In fact, the latest spectacle does not rely on a theme—on the type of simulacrum that Venturi, Scott Brown, and Izenour celebrated more than 50 years ago. The latest spectacle is just that—spectacle. Pure, crystalline spectacle. 

The Sphere is, possibly, the most aggressively placeless structure ever built. For being a truly monumental object, its essence—a pure geometric shape—represents entirely nothing. And yet, based on its size, expense, and audacity, it could exist nowhere but Las Vegas. 

From the outside, the Sphere stays true to its name. (Actually, it prefers to be called simply “Sphere,” which sounds weird and pretentious.) It is nothing if not spherical.
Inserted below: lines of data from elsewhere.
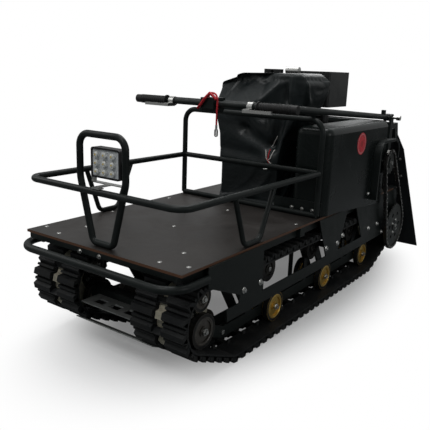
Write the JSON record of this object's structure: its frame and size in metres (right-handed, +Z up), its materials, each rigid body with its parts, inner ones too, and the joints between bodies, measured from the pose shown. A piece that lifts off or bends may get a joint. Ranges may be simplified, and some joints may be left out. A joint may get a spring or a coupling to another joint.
{
  "type": "tracked snow tug",
  "caption": "Low tracked snow tug: rubber belts below a plywood load deck, tubular guard rail, work lamp, covered engine and a handle frame that folds forward over it.",
  "frame": {"origin": "on the floor, in the middle of the overall box", "axes": "-Y is the front, the end with the work lamp, +X is the side with the drive chain, +Z is up"},
  "size_m": [0.98, 2.3148, 1.117],
  "materials": {
    "frame_paint": "dark satin paint",
    "plywood": "film-faced plywood, dark brown",
    "belt_rubber": "moulded rubber",
    "roller_rubber": "smooth rubber",
    "flap_rubber": "rubber sheet",
    "grip_rubber": "soft ribbed",
    "roller_yellow": "yellow zinc plate",
    "polyethylene": "cream",
    "cowl_gloss": "gloss black",
    "black_plastic": "matt black",
    "lamp_black": "black powder coat",
    "lens": "clear with LEDs behind",
    "zinc": "zinc plated",
    "chain_steel": "oiled",
    "sprocket_steel": "machined",
    "step_metal": "dull",
    "engine_metal": "cast",
    "red_cord": "woven cord",
    "vinyl": "black coated cloth"
  },
  "bodies": {
    "machine": {"air_box": "black_plastic", "chain_guard": "frame_paint", "chassis": "frame_paint", "breather": "zinc", "cowl": "cowl_gloss", "cross_slat": "step_metal", "deck_board": "plywood", "drive_chain": "chain_steel", "drive_shafts": "zinc", "fuel_tank": "black_plastic", "muffler": "engine_metal", "recoil_cover": "black_plastic", "drive_wheels": "polyethylene", "engine_block": "engine_metal", "engine_cover": "vinyl", "front_bumper": "frame_paint", "front_tie": "frame_paint", "guard_rail": "frame_paint", "jack_stand": "frame_paint", "kick_panel": "frame_paint", "lamp_bracket": "zinc", "lamp_hoop": "frame_paint", "nose_wheels": "polyethylene", "pivot_pins": "zinc", "rear_flap": "flap_rubber", "rear_frame": "frame_paint", "rear_hoop": "frame_paint", "roller_axles": "zinc", "road_rollers": "roller_yellow", "support_rollers": "roller_rubber", "sprockets": "sprocket_steel", "step_plate": "step_metal", "track_frame_left": "frame_paint", "track_frame_right": "frame_paint", "track_left": "belt_rubber", "track_right": "belt_rubber"},
    "handle": {"handle_frame": "frame_paint", "handlebar": "frame_paint", "bar_clamp": "frame_paint", "grips": "grip_rubber", "levers": "zinc", "lanyard": "red_cord", "lanyard_clip": "zinc"},
    "lamp": {"lamp_housing": "lamp_black", "lamp_lens": "lens"}
  },
  "joints": [
    {"name": "handle_fold", "type": "hinge", "parent": "machine", "child": "handle", "pos_m": [0, 0.8035, 0.863], "axis": [-1, 0, 0], "range_deg": [0, 140]},
    {"name": "lamp_tilt", "type": "hinge", "parent": "machine", "child": "lamp", "pos_m": [0, -1.0285, 0.757], "axis": [1, 0, 0], "range_deg": [-30, 30]}
  ]
}
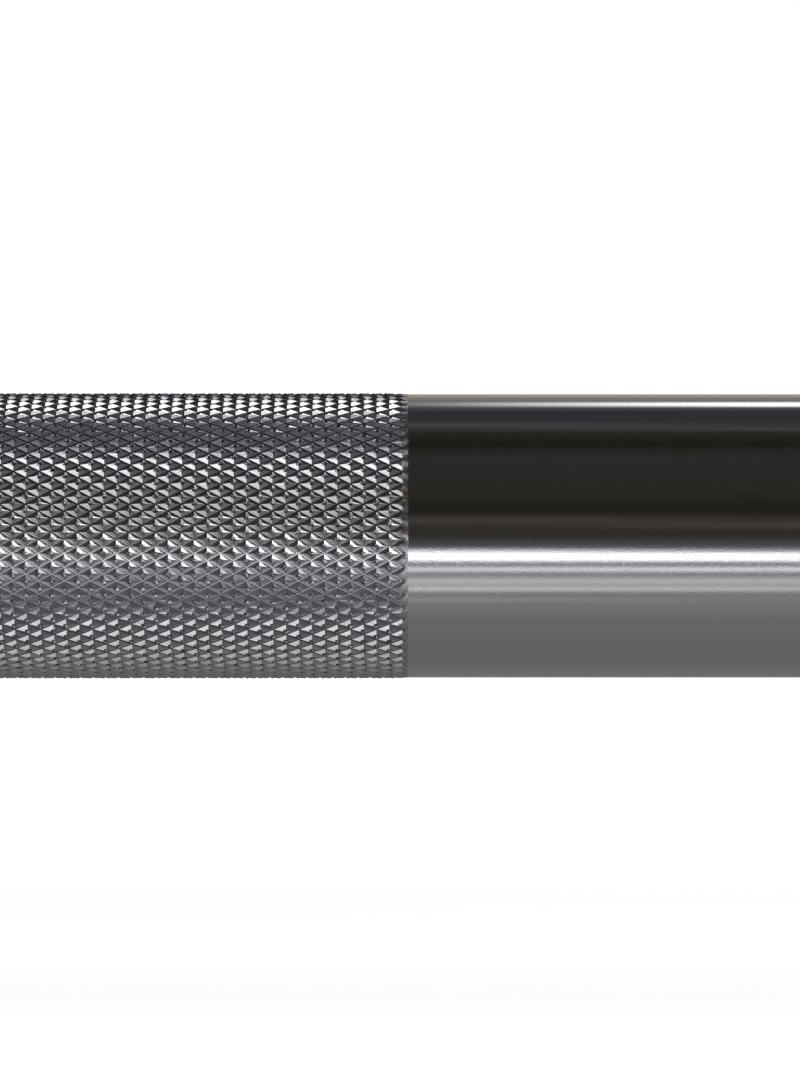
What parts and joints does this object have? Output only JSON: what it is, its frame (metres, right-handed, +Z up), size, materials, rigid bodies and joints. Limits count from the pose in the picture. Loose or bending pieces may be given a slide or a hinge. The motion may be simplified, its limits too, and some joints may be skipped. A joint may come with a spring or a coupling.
{
  "type": "powerlifting bar",
  "caption": "Straight steel bar with diamond-knurled grips, plain ring marks and free-spinning sleeves for weight plates behind wide collars.",
  "frame": {"origin": "middle of the shaft, on its axis", "axes": "+X along the bar towards the right sleeve, +Z up, +Y away from the lifter"},
  "size_m": [2.2, 0.0776, 0.0776],
  "materials": {
    "hard_chrome": "polished hard chrome, crisp on the knurl",
    "oiled_bronze": "bored bronze with a film of oil",
    "spring_steel": "ground spring steel",
    "black_rubber": "matte black rubber",
    "turned_aluminium": "fine lathe-turned aluminium"
  },
  "bodies": {
    "shaft": {"shaft": "hard_chrome", "left_shaft_retaining_ring": "spring_steel", "right_shaft_retaining_ring": "spring_steel"},
    "left_sleeve": {"left_sleeve_tube": "hard_chrome", "left_collar": "hard_chrome", "left_dust_seal": "black_rubber", "left_inner_bushing": "oiled_bronze", "left_outer_bushing": "oiled_bronze", "left_wave_spring": "spring_steel", "left_end_cap": "turned_aluminium", "left_end_cap_snap_ring": "spring_steel"},
    "left_inner_thrust_washer": {"left_inner_thrust_washer": "spring_steel"},
    "left_outer_thrust_washer": {"left_outer_thrust_washer": "spring_steel"},
    "right_sleeve": {"right_sleeve_tube": "hard_chrome", "right_collar": "hard_chrome", "right_dust_seal": "black_rubber", "right_inner_bushing": "oiled_bronze", "right_outer_bushing": "oiled_bronze", "right_wave_spring": "spring_steel", "right_end_cap": "turned_aluminium", "right_end_cap_snap_ring": "spring_steel"},
    "right_inner_thrust_washer": {"right_inner_thrust_washer": "spring_steel"},
    "right_outer_thrust_washer": {"right_outer_thrust_washer": "spring_steel"}
  },
  "joints": [
    {"name": "left_sleeve_spin", "type": "hinge", "parent": "shaft", "child": "left_sleeve", "pos_m": [-0.87, 0, 0], "axis": [1, 0, 0], "continuous": true},
    {"name": "left_inner_thrust_washer_spin", "type": "hinge", "parent": "shaft", "child": "left_inner_thrust_washer", "pos_m": [-0.6693, 0, 0], "axis": [1, 0, 0], "continuous": true},
    {"name": "left_outer_thrust_washer_spin", "type": "hinge", "parent": "shaft", "child": "left_outer_thrust_washer", "pos_m": [-1.0691, 0, 0], "axis": [1, 0, 0], "continuous": true},
    {"name": "right_sleeve_spin", "type": "hinge", "parent": "shaft", "child": "right_sleeve", "pos_m": [0.87, 0, 0], "axis": [1, 0, 0], "continuous": true},
    {"name": "right_inner_thrust_washer_spin", "type": "hinge", "parent": "shaft", "child": "right_inner_thrust_washer", "pos_m": [0.6693, 0, 0], "axis": [1, 0, 0], "continuous": true},
    {"name": "right_outer_thrust_washer_spin", "type": "hinge", "parent": "shaft", "child": "right_outer_thrust_washer", "pos_m": [1.0691, 0, 0], "axis": [1, 0, 0], "continuous": true}
  ]
}
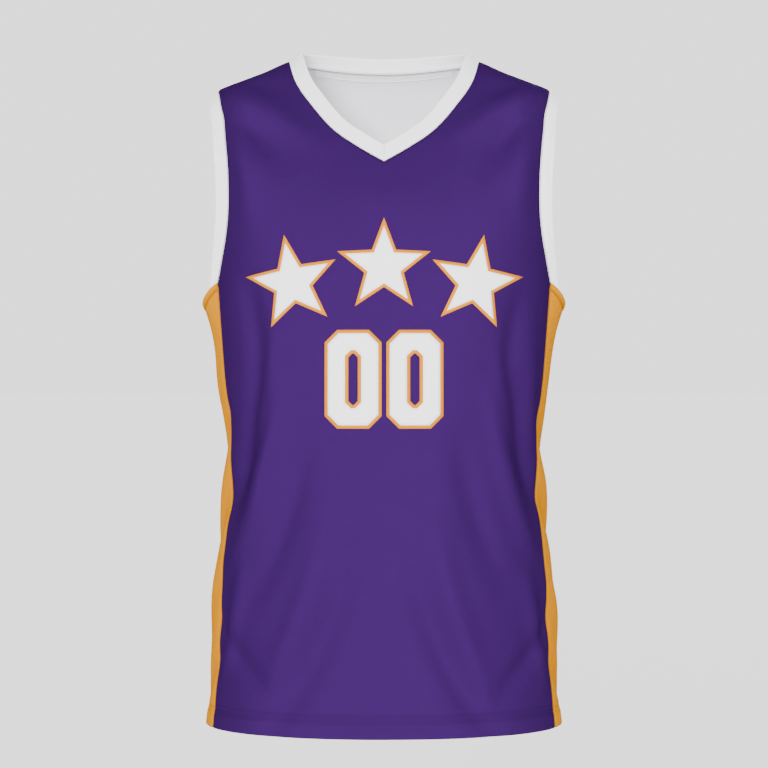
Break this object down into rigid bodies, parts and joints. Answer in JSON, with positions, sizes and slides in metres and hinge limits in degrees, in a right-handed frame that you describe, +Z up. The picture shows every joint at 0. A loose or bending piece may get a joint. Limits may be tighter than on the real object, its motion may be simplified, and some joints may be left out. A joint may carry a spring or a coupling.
{
  "type": "basketball jersey",
  "caption": "Sleeveless V-neck basketball jersey, filled out as worn: purple body, gold side panels, white rib bands at neck and armholes.",
  "frame": {"origin": "midway between the shoulders, on the line of the two shoulder seams, where the wearer holds the jersey up", "axes": "+X to the wearer's left, -Y to the front, +Z up"},
  "size_m": [0.4014, 0.2899, 0.7448],
  "materials": {
    "purple_knit": "smooth polyester knit with a soft sheen",
    "gold_knit": "smooth polyester knit with a soft sheen",
    "white_rib": "matt rib knit"
  },
  "bodies": {
    "root": {"front_panel": "purple_knit", "back_panel": "purple_knit", "side_panel_left": "gold_knit", "side_panel_right": "gold_knit", "neck_band": "white_rib", "armhole_band_left": "white_rib", "armhole_band_right": "white_rib", "neck_tape": "white_rib"}
  },
  "joints": []
}
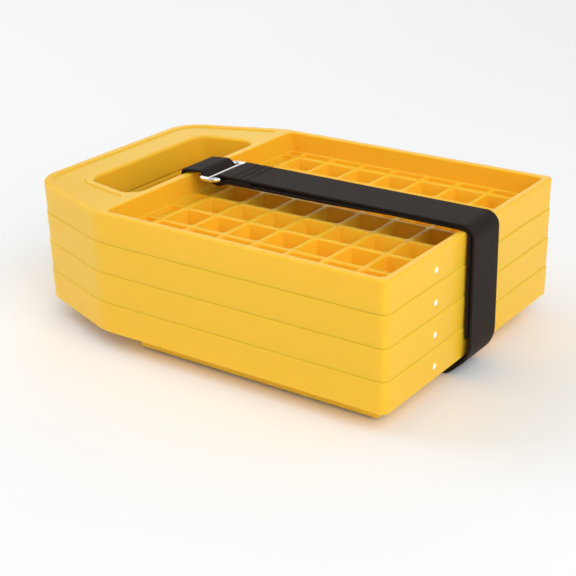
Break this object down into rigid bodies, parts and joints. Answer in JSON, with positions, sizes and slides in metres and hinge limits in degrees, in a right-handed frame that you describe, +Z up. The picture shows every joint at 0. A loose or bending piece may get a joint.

At 516 feet wide and 336 feet tall, it’s covered in 1.2 million LEDs (each “the size of a hockey puck”) that are programmed to turn the sphere into advertisements, graphic art, and other eye-catching animations to compete with the neon wonderland of the Strip. Sometimes it portrays inoffensive swirls; other times it’s been a creepy eyeball. Pretty much anything that is spherical can be portrayed on the Sphere. (I’m waiting for a cantaloupe.) 

All of this corporate whimsy comes courtesy of Madison Square Garden Entertainment, the New York City-based sports and entertainment conglomerate owned by unseemly billionaire James Dolan (recently accused of sexual assault). 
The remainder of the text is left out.